*Short problem:* Retype everything from the line that contains "Turn this picture" down to the line that contains "lip_h = 1.2; // [0.8:0.1:2]", inclusive, without altering or adding anything.

· · · ·

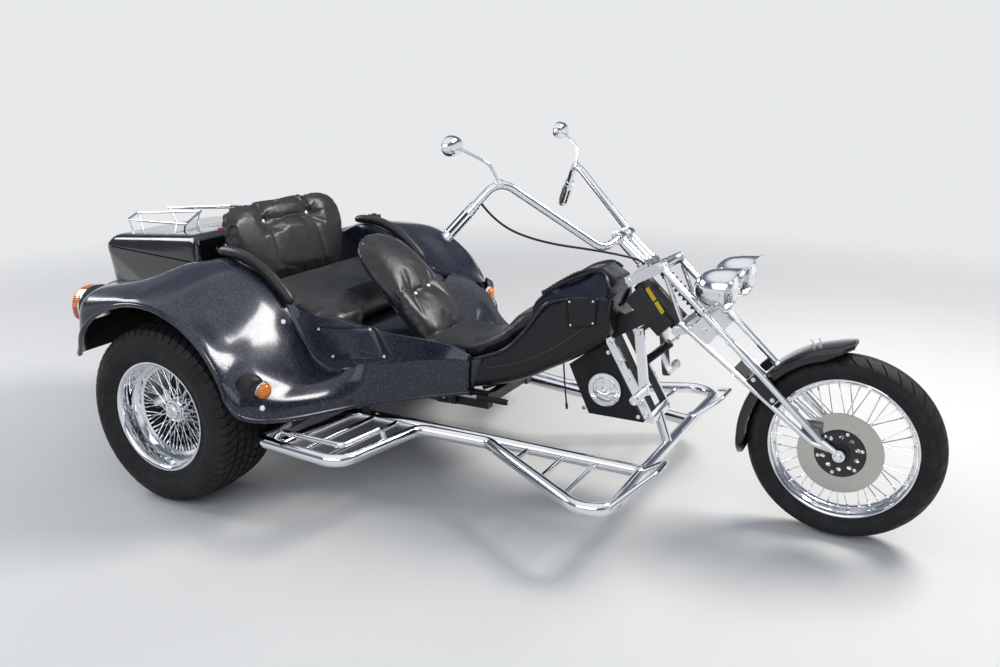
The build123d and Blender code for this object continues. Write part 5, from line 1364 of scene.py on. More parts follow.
class OBJECT_OT_trike_driver_seat(bpy.types.Operator):
    """Tall buttoned driver's back, the long dished cushion and its belt buckle"""
    bl_idname = "object.trike_driver_seat"
    bl_label = "Driver's seat"

    def execute(self, context):
        up = Vector((-0.735, 0, 0.678)).normalized()
        out = Vector((0.678, 0, 0.735)).normalized()
        origin = axle(0.753, 0, 0.528)
        half = table("""0,-.005 .1,-.003 .145,.015 .162,.08 .175,.17 .185,.27 .186,.37 .176,.45 .148,.52 .08,.566
            0,.58""")
        outline = [Vector(point) for point in smooth_line(doubled(half), 5, closed=True)]
        back = Shape()
        pad(back, origin, (0, 1, 0), up, outline, -0.08, -0.01, 0.03, 0.03)
        for index, point in enumerate(back.points):
            level, rise = (point - origin).dot(out), (point - origin).dot(up)
            thin = 0.6 * clamp((rise - 0.12) / 0.42)
            if level < -0.012:
                back.points[index] = point - out * (level + 0.012) * thin
        spots = [origin + Vector((0, y, 0)) + up * v + out * 0.012 for y, v in ((-0.056, 0.236), (0.056, 0.25))]
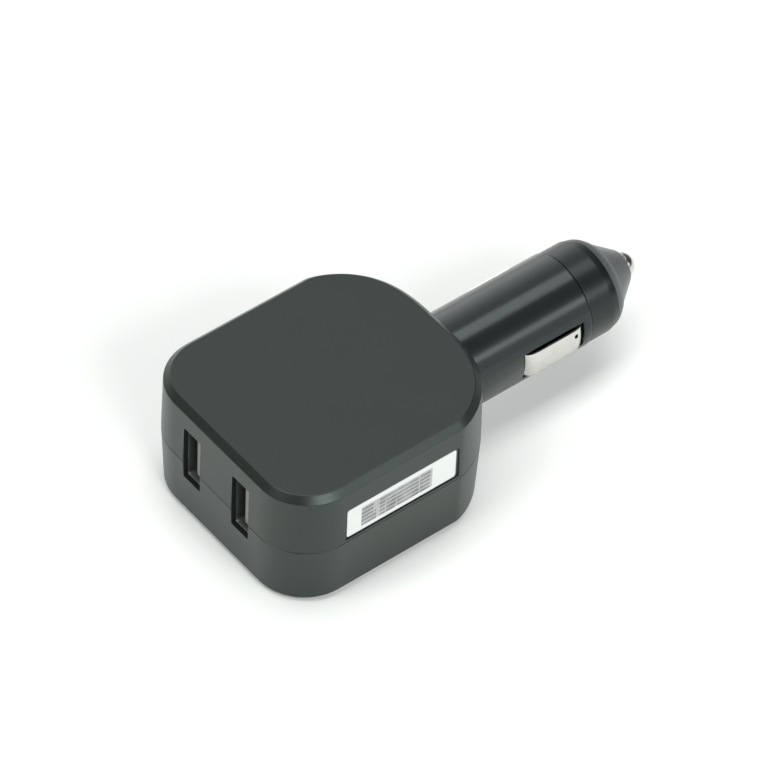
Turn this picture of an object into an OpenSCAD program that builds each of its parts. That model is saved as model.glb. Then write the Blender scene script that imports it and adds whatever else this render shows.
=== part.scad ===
// Twin-port vehicle socket charger: a flat two-shell head with a plug barrel.
// Origin: on the plug's axis, at the shoulder where the barrel leaves the head.
// +Y points out along the plug, +Z up; the head lies behind the origin. Millimetres.

/* [Head] */
// Width of the head at the parting line
head_w = 50.4; // [46:0.2:60]
// Length of the head from the port face to the shoulder
head_len = 55.6; // [52:0.2:66]
// Height of the head
head_h = 30; // [28:0.5:36]
// Plan radius of the two corners at the port face
corner_r = 11.6; // [6:0.2:14]
// Depth of the bowed rear side, from the straight walls to the shoulder
rear_bow = 14.7; // [10:0.1:18]
// Squareness of the bow across the width
bow_across = 3.2; // [2.4:0.1:4]
// Squareness of the bow along the length
bow_along = 1.4; // [1.3:0.05:2]
// Draft of the upper shell's wall, in all
upper_draft = 0.3; // [0:0.05:0.8]
// Draft of the lower shell's wall, in all
lower_draft = 0.6; // [0:0.05:1]
// Width of the chamfer round the top
top_chamfer = 1.4; // [0.6:0.1:2]
// Width of the chamfer round the bottom
bottom_chamfer = 1.4; // [0.6:0.1:2]
// Thickness of the shells
wall = 2; // [1.6:0.1:2.4]
// Depth of the V-shaped groove along the parting line
seam = 0.2; // [0.1:0.05:0.4]
// Height of the lip that keys the two shells together
lip_h = 1.2; // [0.8:0.1:2]

/* [Plug] */
// Diameter of the barrel
barrel_d = 20.8; // [20:0.1:21.2]
// Length of the barrel from the shoulder to the collar
barrel_len = 31; // [30.6:0.1:36]
// Thickness of the barrel's wall
barrel_wall = 1.7; // [1.2:0.1:2]
// Length of the threaded neck under the collar
neck_len = 4; // [3:0.1:4.4]
// Diameter of the flange that locks the barrel into the head
flange_d = 25.6; // [24.4:0.1:27]
// Thickness of that flange
flange_t = 1.6; // [1:0.1:2]
// Diameter of the collar over its straight land
collar_d = 20.4; // [20.2:0.1:20.4]
// Length of the collar
collar_len = 9.7; // [9:0.1:10.4]
// Length of the collar's straight land
collar_land = 5.8; // [4:0.1:6]
// Length of the round shoulder at the collar's front
collar_shoulder = 2.5; // [2:0.1:3]
// Diameter of the collar where its shoulder starts
collar_front_d = 19.7; // [19.2:0.1:20]
// Diameter of the nose where it leaves the collar
nose_d = 16.3; // [15:0.1:16.6]
// Length of the nose in front of the collar
nose_len = 6.2; // [5:0.1:8]
// Diameter of the nose's flat end
nose_end_d = 7.8; // [7.6:0.1:9]

/* [Contacts] */
// Diameter of the tip contact's pin
tip_d = 5.6; // [4:0.1:5.6]
// How far the tip contact stands out of the nose
tip_out = 2.8; // [2.4:0.1:4]
// Distance from the barrel's front edge back to the side contacts' bow
side_gap = 2.6; // [2.4:0.1:3]
// Length of a side contact's bow
side_len = 14.4; // [10:0.1:14.8]
// Width of a side contact round the barrel, in degrees
side_angle = 34; // [24:1:40]
// Height of the bow over the barrel
side_out = 0.75; // [0.5:0.05:1.2]
// Flatness of the bow's crown
bow_flat = 4; // [2:0.5:6]
// Thickness of the contact sheet
sheet_t = 0.5; // [0.3:0.05:0.7]
// Diameter of the fuse
fuse_d = 5.2; // [4.8:0.1:5.4]
// Length of the fuse
fuse_len = 20; // [16:0.5:21]
// Length of each fuse cap
fuse_cap_len = 5; // [4:0.1:6]
// Thickness of the sleeve round the fuse
sleeve_wall = 1.2; // [1:0.1:1.6]

/* [Ports] */
// Distance of each port's middle from the plug's plane
port_x = 7.7; // [6.4:0.1:9]
// Height of the ports' middle over the plug's axis
port_z = 2.65; // [2:0.05:3.4]
// Width of the opening in the port face
slot_w = 5.3; // [5:0.1:5.6]
// Height of the opening in the port face
slot_h = 13.9; // [13.2:0.1:14.2]
// Depth of the metal shell's mouth behind the port face
can_sink = 1.3; // [0.8:0.1:1.6]
// Depth of the metal shell
can_len = 17; // [12:0.5:18]
// Thickness of the metal shell
can_t = 0.3; // [0.2:0.05:0.4]
// Thickness of the contact tongue
tongue_t = 1.4; // [1.2:0.1:1.8]

/* [Label] */
// Length of the label
label_len = 26.8; // [18:0.2:28]
// Height of the label
label_h = 7.6; // [5:0.1:8]
// Distance from the port face to the label
label_y = 12.9; // [12:0.1:14]
// Height of the label's lower edge over the parting line
label_z = 1; // [0.8:0.1:2]

/* [Board] */
// Thickness of the circuit board
board_t = 1.6; // [1:0.1:2]
// Length of the circuit board
board_len = 40; // [36:0.5:41]
// Diameter of the choke
choke_d = 12; // [9:0.2:13]
// Height of the choke
choke_h = 7; // [5:0.2:9]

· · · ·

*Response to this task:*
Turn this picture of an object into an OpenSCAD program that builds each of its parts. That model is saved as model.glb. Then write the Blender scene script that imports it and adds whatever else this render shows.
=== part.scad ===
// Twin-port vehicle socket charger: a flat two-shell head with a plug barrel.
// Origin: on the plug's axis, at the shoulder where the barrel leaves the head.
// +Y points out along the plug, +Z up; the head lies behind the origin. Millimetres.

/* [Head] */
// Width of the head at the parting line
head_w = 50.4; // [46:0.2:60]
// Length of the head from the port face to the shoulder
head_len = 55.6; // [52:0.2:66]
// Height of the head
head_h = 30; // [28:0.5:36]
// Plan radius of the two corners at the port face
corner_r = 11.6; // [6:0.2:14]
// Depth of the bowed rear side, from the straight walls to the shoulder
rear_bow = 14.7; // [10:0.1:18]
// Squareness of the bow across the width
bow_across = 3.2; // [2.4:0.1:4]
// Squareness of the bow along the length
bow_along = 1.4; // [1.3:0.05:2]
// Draft of the upper shell's wall, in all
upper_draft = 0.3; // [0:0.05:0.8]
// Draft of the lower shell's wall, in all
lower_draft = 0.6; // [0:0.05:1]
// Width of the chamfer round the top
top_chamfer = 1.4; // [0.6:0.1:2]
// Width of the chamfer round the bottom
bottom_chamfer = 1.4; // [0.6:0.1:2]
// Thickness of the shells
wall = 2; // [1.6:0.1:2.4]
// Depth of the V-shaped groove along the parting line
seam = 0.2; // [0.1:0.05:0.4]
// Height of the lip that keys the two shells together
lip_h = 1.2; // [0.8:0.1:2]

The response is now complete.